I saw a totally different set of movies than everyone else I know, and the reason was the person I took to see them.
My brother is severely mentally disabled. He is permanently at about the mental age of six, though he’s over forty, and is also autistic. He loves comics and superheroes, something we share in common, and so I take him to see superhero movies. I was the lucky person – and I say this entirely without irony – who took him to see both Thor movies.
He has a habit of whispering to himself during movies. He’s not loud enough for anyone who isn’t sitting right next to him to hear, so I situate us with him on the end of a row, and me next to him, so I’ll be the only one who can hear him and he won’t disturb anyone else. He also has an amazing ability to cut through all the glitz and layers of deception and societal expectation and crap that Hollywood throws at its viewers, to see what’s really at the heart of any given scene, and any given movie.

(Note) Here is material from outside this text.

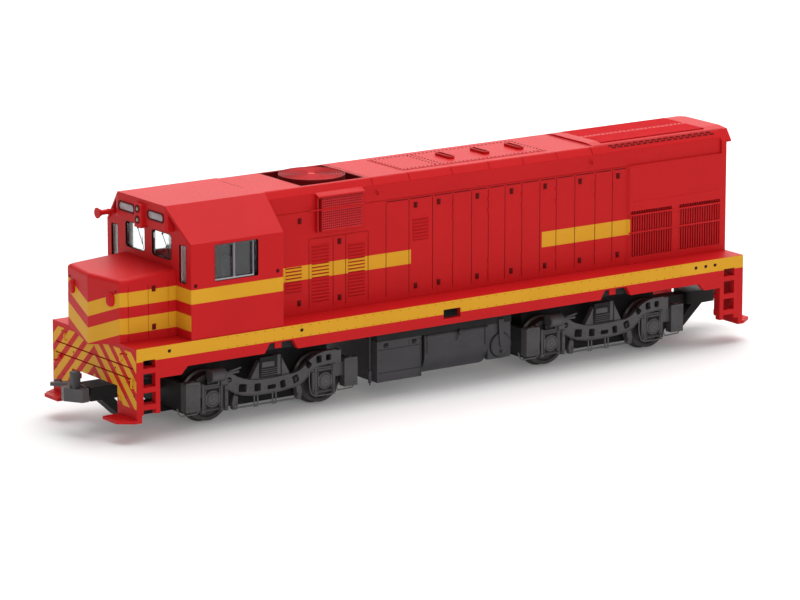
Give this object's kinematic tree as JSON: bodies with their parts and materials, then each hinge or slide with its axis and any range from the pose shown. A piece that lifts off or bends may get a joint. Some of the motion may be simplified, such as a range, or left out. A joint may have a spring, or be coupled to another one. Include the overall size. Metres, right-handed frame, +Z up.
{
  "type": "model diesel locomotive",
  "caption": "Scale model of a road-switcher diesel locomotive with a low nose, cab, long hood, swivelling bogies, rolling wheelsets and swinging couplers.",
  "frame": {"origin": "middle of the locomotive in plan, at the lowest point of the wheel flanges", "axes": "+X towards the rear along the rails, +Z up, +Y to the right-hand side as seen by the driver facing forward"},
  "size_m": [0.1746, 0.033, 0.0477],
  "materials": {
    "red_plastic": "semi-matt red paint",
    "black_plastic": "matt black",
    "grey_plastic": "matt dark grey",
    "silver_plastic": "satin silver",
    "glass": "clear",
    "lens": "clear lens",
    "weight_metal": "cast",
    "wheel_metal": "blackened with bright tread"
  },
  "bodies": {
    "locomotive": {"underframe": "red_plastic", "front_pilot": "red_plastic", "rear_pilot": "red_plastic", "front_steps": "red_plastic", "rear_steps": "red_plastic", "short_hood": "red_plastic", "cab": "red_plastic", "visor": "red_plastic", "number_boards": "black_plastic", "headlights": "lens", "cab_glass": "glass", "side_window_frames": "silver_plastic", "side_glass": "glass", "nose_lamps": "red_plastic", "horn": "red_plastic", "long_hood": "red_plastic", "fan_well": "red_plastic", "roof_fan": "red_plastic", "side_grilles": "red_plastic", "roof_hatch": "red_plastic", "roof_vents": "red_plastic", "rear_hood": "red_plastic", "rear_grilles": "red_plastic", "rear_roof": "red_plastic", "chassis_weight": "weight_metal", "tank_saddle": "black_plastic", "battery_box": "black_plastic", "fuel_tank": "black_plastic", "air_reservoir": "black_plastic", "reservoir_brackets": "black_plastic", "bogie_mounts": "black_plastic"},
    "front_bogie": {"front_bogie_left_side": "grey_plastic", "front_bogie_right_side": "grey_plastic", "front_bogie_block": "black_plastic"},
    "front_outer_wheelset": {"front_outer_wheelset": "wheel_metal"},
    "front_inner_wheelset": {"front_inner_wheelset": "wheel_metal"},
    "front_coupler": {"front_coupler": "black_plastic"},
    "rear_bogie": {"rear_bogie_left_side": "grey_plastic", "rear_bogie_right_side": "grey_plastic", "rear_bogie_block": "black_plastic"},
    "rear_outer_wheelset": {"rear_outer_wheelset": "wheel_metal"},
    "rear_inner_wheelset": {"rear_inner_wheelset": "wheel_metal"},
    "rear_coupler": {"rear_coupler": "black_plastic"}
  },
  "joints": [
    {"name": "front_bogie_swivel", "type": "hinge", "parent": "locomotive", "child": "front_bogie", "pos_m": [-0.0435, 0, 0.0142], "axis": [0, 0, 1], "range_deg": [-8, 8]},
    {"name": "front_outer_axle", "type": "hinge", "parent": "front_bogie", "child": "front_outer_wheelset", "pos_m": [-0.0575, 0, 0.0056], "axis": [0, 1, 0], "continuous": true},
    {"name": "front_inner_axle", "type": "hinge", "parent": "front_bogie", "child": "front_inner_wheelset", "pos_m": [-0.0295, 0, 0.0056], "axis": [0, 1, 0], "continuous": true},
    {"name": "front_coupler_swing", "type": "hinge", "parent": "front_bogie", "child": "front_coupler", "pos_m": [-0.077, 0, 0.008], "axis": [0, 0, 1], "range_deg": [-8, 8]},
    {"name": "rear_bogie_swivel", "type": "hinge", "parent": "locomotive", "child": "rear_bogie", "pos_m": [0.0435, 0, 0.0142], "axis": [0, 0, 1], "range_deg": [-8, 8]},
    {"name": "rear_outer_axle", "type": "hinge", "parent": "rear_bogie", "child": "rear_outer_wheelset", "pos_m": [0.0575, 0, 0.0056], "axis": [0, 1, 0], "continuous": true},
    {"name": "rear_inner_axle", "type": "hinge", "parent": "rear_bogie", "child": "rear_inner_wheelset", "pos_m": [0.0295, 0, 0.0056], "axis": [0, 1, 0], "continuous": true},
    {"name": "rear_coupler_swing", "type": "hinge", "parent": "rear_bogie", "child": "rear_coupler", "pos_m": [0.077, 0, 0.008], "axis": [0, 0, 1], "range_deg": [-8, 8]}
  ]
}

He also has a brother and a dad he loves dearly. If you’ve seen the movies, I’m sure you can see where some of this is going.
In this case, having him with me absolutely made both movies worth watching. In some cases, it was things I hadn’t noticed that were hilarious (for example, the shape of the high-tech gadget Thor attacks the villain with at the end of Thor 2: I was distracted by the presence of Christopher Eccleston and by the complex explanation to notice the humorous idea that Thor was attacking someone with a giant nail, until my brother started laughing and whispered it). In some cases it was things that really weren’t (at the end of the first Thor, when Odin says he’s proud of his sons, my brother whispered, “You dorks, that’s always what mattered.” I started crying like a small child). And this happened about every ten to fifteen minutes, over the course of both films, and completely changed the experience in ways I wouldn’t trade for the world.